Are you carrying a load that's too heavy for you to bear? Problems here, problems there, problems problems everywhere--for example, with your family, in your relationships (personal, business or both), your finances, your job/business, your health, etc. Whether it's a problem in one area of our lives or in several areas at the same time, our problems can wear on us . . . literally. The weight of our issues may be written all over our faces as it's sometimes difficult to shield the external from the internal. We may not even realize we're wearing a scowl unless or until someone asks if everything is alright. Heavy loads can change our gait--the way we walk. Our shoulders may hunch as if we're carrying the weight of the world on them; and our heads may hang a little lower. Heavy loads can cause pain and agony--either of which can change our disposition. And if we're not careful, the weight of our problems may have social, financial, emotional and/or physical consequences.

We've all carried heavy loads at some point. While it may sound overly simplistic, I've found that the only way to lessen the weight of my load is to put it down; stop carrying it. To address what I can and move on. That doesn't mean I no longer care or that the problems are resolved; just that I can't/won't carry them anymore. Sure, it's easier said than done, but it's something I practice regularly. And when I say practice, I mean make the attempt so I can get better at it. Of course I fail from time to time, but each time I try to look for the lesson lest my joy be tempered. Because it's easy to become stuck agonizing over things beyond our control. And while it may seem as if time has been suspended--especially when we become engrossed in, or consumed by, our problems--life, in fact, goes on. So we, too, must go on.

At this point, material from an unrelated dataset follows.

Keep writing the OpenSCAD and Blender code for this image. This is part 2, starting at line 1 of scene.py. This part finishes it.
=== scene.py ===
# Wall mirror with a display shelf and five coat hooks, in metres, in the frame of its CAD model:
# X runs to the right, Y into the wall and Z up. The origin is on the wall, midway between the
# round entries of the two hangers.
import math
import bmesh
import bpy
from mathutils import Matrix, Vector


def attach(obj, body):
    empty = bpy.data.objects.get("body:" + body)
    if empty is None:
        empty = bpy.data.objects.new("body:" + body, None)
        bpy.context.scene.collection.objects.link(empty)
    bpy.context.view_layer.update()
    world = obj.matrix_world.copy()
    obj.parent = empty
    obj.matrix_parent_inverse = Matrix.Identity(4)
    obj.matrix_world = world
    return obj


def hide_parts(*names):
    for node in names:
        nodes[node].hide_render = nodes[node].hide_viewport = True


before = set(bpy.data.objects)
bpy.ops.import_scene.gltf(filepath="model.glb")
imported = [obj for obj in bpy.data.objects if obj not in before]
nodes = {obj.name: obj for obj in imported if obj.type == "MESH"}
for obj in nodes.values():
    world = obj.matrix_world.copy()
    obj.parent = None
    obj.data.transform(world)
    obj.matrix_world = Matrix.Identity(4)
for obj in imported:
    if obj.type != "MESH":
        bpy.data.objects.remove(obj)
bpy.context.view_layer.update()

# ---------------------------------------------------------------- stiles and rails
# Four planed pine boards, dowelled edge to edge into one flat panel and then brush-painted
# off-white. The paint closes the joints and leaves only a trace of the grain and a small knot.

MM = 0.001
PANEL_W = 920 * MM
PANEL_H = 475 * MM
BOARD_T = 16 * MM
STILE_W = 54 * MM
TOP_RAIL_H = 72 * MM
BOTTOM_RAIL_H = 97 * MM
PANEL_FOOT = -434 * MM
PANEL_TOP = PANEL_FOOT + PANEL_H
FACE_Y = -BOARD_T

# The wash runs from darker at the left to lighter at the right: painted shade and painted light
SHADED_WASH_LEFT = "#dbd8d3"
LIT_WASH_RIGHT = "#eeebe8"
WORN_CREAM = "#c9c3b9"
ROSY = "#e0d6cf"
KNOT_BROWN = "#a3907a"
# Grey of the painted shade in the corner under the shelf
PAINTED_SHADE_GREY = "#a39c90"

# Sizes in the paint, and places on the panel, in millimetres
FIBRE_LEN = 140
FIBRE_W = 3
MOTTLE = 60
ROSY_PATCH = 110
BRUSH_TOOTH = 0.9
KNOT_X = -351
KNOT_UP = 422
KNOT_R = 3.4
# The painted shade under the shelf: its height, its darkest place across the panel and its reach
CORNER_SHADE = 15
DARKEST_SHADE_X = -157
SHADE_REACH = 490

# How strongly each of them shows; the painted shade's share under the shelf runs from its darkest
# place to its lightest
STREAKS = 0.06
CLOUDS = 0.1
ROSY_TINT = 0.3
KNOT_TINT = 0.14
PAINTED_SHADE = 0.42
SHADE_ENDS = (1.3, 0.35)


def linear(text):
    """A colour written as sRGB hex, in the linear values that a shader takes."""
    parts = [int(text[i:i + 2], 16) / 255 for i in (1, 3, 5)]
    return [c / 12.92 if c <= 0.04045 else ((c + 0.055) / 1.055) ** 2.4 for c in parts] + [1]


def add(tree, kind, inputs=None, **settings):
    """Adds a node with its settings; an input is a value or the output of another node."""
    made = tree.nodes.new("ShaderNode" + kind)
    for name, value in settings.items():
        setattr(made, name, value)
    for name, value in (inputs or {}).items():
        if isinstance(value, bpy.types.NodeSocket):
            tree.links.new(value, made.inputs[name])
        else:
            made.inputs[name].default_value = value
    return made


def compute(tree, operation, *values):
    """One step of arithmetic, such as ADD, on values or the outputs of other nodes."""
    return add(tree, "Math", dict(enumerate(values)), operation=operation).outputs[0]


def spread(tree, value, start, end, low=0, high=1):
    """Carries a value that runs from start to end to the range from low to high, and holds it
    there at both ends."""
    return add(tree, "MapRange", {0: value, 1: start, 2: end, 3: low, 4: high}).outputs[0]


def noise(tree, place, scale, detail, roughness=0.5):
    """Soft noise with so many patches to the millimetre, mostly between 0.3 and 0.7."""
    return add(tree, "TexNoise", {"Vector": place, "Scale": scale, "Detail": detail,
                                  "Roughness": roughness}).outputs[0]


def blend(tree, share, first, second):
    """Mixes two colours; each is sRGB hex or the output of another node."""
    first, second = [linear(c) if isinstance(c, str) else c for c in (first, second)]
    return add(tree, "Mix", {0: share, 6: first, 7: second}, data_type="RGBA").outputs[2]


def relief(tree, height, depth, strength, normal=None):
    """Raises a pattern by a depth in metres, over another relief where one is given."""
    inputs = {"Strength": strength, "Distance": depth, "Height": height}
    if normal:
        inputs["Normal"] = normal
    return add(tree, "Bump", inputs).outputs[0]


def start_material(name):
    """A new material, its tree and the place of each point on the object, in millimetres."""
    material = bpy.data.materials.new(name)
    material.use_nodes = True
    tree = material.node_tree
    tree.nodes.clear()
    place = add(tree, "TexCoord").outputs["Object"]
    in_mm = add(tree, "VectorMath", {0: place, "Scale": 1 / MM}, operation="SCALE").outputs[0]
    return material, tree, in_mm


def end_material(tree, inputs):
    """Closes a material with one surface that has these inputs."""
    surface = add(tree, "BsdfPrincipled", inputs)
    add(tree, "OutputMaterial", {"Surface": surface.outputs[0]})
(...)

Here's how I get there. I ask myself three questions in the face of an issue/problem:

1) How important is it?

2) Realistically, can I do anything about it?

3) Can I handle it on my own?

If it's important and within my power to do something about it, then I attempt to find a solution. If I'm unable to find a solution on my own,
I seek assistance from my support system or otherwise. If I'm unable to find a resolution after seeking assistance, I must accept that the problem is too heavy for me to carry.

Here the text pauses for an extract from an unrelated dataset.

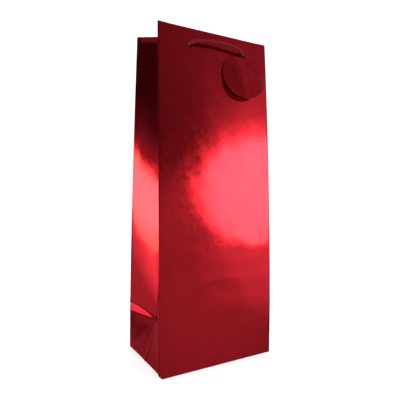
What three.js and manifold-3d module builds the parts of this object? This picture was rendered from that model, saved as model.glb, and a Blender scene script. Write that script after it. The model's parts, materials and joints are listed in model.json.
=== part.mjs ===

Sometimes, I can clear my mind with a long walk. Meditation works for some. As a Christian, I believe there are some problems only God can work out. Their weight is too heavy for me to bear, whether alone or with someone. So I pray and release them because even though they may be too heavy for me, there's peace in knowing I don't have to wonder if God can carry the load.

 
 
Have you ever walked away, or distanced yourself, from a situation you thought was detrimental to your joy only to find that wasn't the entire solution? When I'm in this position, it's usually because there are emotions associated with the situation that I haven't dealt with. So I do my level best to muster the strength and courage to walk out of the situation but step in to any corresponding pain, sadness, anger, etc., and deal with it head-on for however long it takes. Now I know there are plenty of folks who do whatever is possible to avoid dealing with their emotions. If that works for them, fine. But in my life, I've found that trying to avoid my emotions results in carrying baggage. And that baggage gets heavy and begins to weigh me down. Without attention and resolution, the weight of that baggage may then begin to weigh on other aspects of my life. There's certainly no joy in that.

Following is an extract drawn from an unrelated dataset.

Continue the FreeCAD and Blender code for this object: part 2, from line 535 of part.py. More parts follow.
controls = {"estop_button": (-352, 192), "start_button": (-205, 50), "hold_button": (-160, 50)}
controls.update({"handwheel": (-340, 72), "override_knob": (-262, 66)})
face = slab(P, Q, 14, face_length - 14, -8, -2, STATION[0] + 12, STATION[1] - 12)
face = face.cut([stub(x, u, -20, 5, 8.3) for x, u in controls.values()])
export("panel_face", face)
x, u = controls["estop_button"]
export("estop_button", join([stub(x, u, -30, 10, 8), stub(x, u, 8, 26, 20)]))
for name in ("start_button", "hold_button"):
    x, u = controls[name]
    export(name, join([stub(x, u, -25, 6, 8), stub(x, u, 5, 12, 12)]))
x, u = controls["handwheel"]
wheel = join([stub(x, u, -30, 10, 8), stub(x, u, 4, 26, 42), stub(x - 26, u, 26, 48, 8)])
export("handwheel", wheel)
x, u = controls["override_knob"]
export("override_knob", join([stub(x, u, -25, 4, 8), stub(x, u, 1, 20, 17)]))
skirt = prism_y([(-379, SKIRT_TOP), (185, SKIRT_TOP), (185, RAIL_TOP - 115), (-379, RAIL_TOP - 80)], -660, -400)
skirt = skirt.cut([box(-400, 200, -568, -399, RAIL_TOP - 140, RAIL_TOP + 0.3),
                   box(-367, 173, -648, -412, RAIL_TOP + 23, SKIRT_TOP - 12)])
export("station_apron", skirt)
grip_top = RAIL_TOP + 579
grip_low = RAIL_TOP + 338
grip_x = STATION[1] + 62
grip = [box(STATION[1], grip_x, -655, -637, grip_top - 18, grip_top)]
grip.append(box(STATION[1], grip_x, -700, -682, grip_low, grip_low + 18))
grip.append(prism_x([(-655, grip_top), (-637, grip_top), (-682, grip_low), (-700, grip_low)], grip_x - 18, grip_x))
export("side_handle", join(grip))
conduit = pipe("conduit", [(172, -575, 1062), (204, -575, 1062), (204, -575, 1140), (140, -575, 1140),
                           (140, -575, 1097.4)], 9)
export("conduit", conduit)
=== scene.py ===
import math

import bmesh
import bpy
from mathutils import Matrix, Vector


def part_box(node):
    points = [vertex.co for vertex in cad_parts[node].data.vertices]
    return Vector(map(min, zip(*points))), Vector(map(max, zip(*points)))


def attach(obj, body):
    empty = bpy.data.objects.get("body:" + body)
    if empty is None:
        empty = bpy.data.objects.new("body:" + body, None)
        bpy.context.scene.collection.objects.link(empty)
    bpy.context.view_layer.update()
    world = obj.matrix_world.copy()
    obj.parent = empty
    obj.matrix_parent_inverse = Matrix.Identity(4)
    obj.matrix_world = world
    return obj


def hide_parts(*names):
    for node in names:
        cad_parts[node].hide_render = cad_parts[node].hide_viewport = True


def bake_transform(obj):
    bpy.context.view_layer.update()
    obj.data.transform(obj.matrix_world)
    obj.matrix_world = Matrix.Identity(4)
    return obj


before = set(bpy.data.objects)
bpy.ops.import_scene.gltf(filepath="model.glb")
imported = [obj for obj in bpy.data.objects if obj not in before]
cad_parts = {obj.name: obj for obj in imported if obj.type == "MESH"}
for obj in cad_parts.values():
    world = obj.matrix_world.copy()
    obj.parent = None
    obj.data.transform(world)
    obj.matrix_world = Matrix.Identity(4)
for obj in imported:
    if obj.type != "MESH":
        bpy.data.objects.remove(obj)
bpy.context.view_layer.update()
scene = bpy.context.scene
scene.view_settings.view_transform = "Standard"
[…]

I once had a professor who said to students unprepared for class, "[y]ou can pay me now, or you can pay me later." He made it clear that, as with most other debt, paying later meant paying with interest. For me, this concept likewise applies to emotional debt. Sometimes it's not possible to handle debt (of any kind) on our own. It may require assistance--for example, debt counseling, debt forgiveness, etc. Whatever it takes, I want to pay those debts as soon as possible. The only time I want to carry baggage is on a trip. My goal is: no trip, no baggage.